A's dissatisfaction with the amount of time spent with friends over the summer came to a head yesterday, when she told me "I've only got about 10 real friends, including my cousins." I said I thought that was pretty good - and more than I had, but she wasn't happy. This threw me into a bit of a panicky/self-doubting/crap parent quandary.
I know that the school playground environment is the very thing that pushes many kids to want to get out and HE, and it wasn't all plain sailing for A all of the time, but it is the one thing she misses about school - social time.
I'm trying to tread carefully here, as I know the 'social isolation' issue is often used as a criticism of HE. I don't think A is socially isolated, she has friends, but she doesn't see them as often as she would like.
Whenever this issue is raised there always seems to be HEors who say things like: "oh, my kids have loads of friends, they don't have time to fit them all in, the house is always full of kids", which somehow makes me feel a bit inadequate as thats not our experience at all.
Our local HE network, lovely as it is, is very widespread and meetings are sporadic, so although we have attended quite a few events and A has got on well with some of the kids, no strong friendships have been built up.
I suppose what worries me most is that its my fault, and somehow I'm limiting her chances. I have specific problems with social stuff, and don't function well in group situations. I have a handful of close friends, but am quite happy spending time by myself, in fact I find I need regular time alone to keep my head together.
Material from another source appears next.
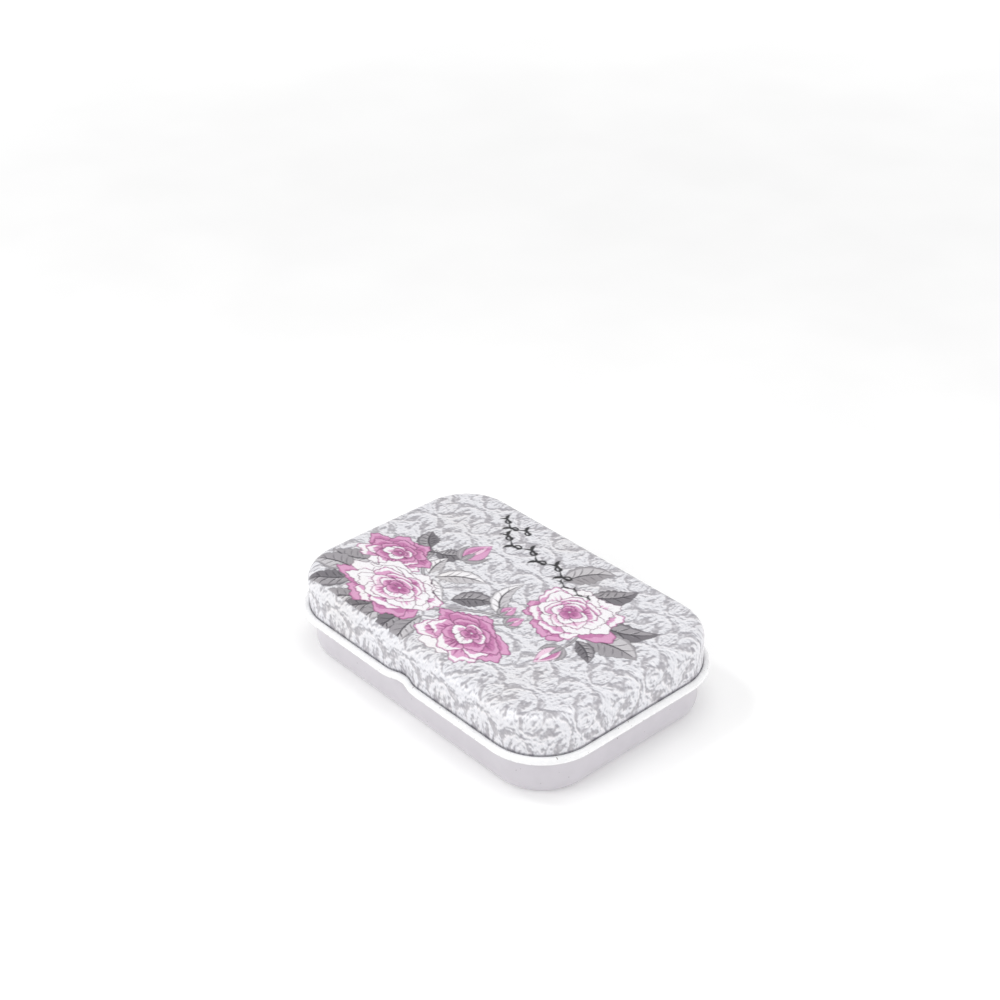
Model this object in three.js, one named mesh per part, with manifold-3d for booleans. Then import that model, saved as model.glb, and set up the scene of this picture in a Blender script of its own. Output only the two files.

A's Dad was the opposite, he couldn't bear to be alone, and while A isn't that extreme I think she's more like him than me when it comes to sociability.
I have made a real effort to take A to different things, like the HE group, astronomy class, nature workshops - as I know this is really important for her. And while I've struggled at times, its probably been good for me too, as I've pushed myself to go to things that I've ended up enjoying. But I cant help feeling that if I was more outgoing it would give A more social opportunities.
We discussed going to school yesterday. Educationally I hate the idea of this - I know without a doubt that HE is the best for A. At the moment she doesn't want to try the local school, but I'm aware that if she continues to feel lonely she may choose to go to school in order to spend more time with friends.
A is joining a new local drama group next week, and I'm still trying to get hold of the local Guides leader to find out about A joining Guides. This is my main hope at the moment - that A will make friends with some local kids and so will get to socialise a bit more after school and at weekends. If this doesn't work out I'm not sure what to try next.
I'd really appreciate some comments here if other people are willing to share experiences on this issue.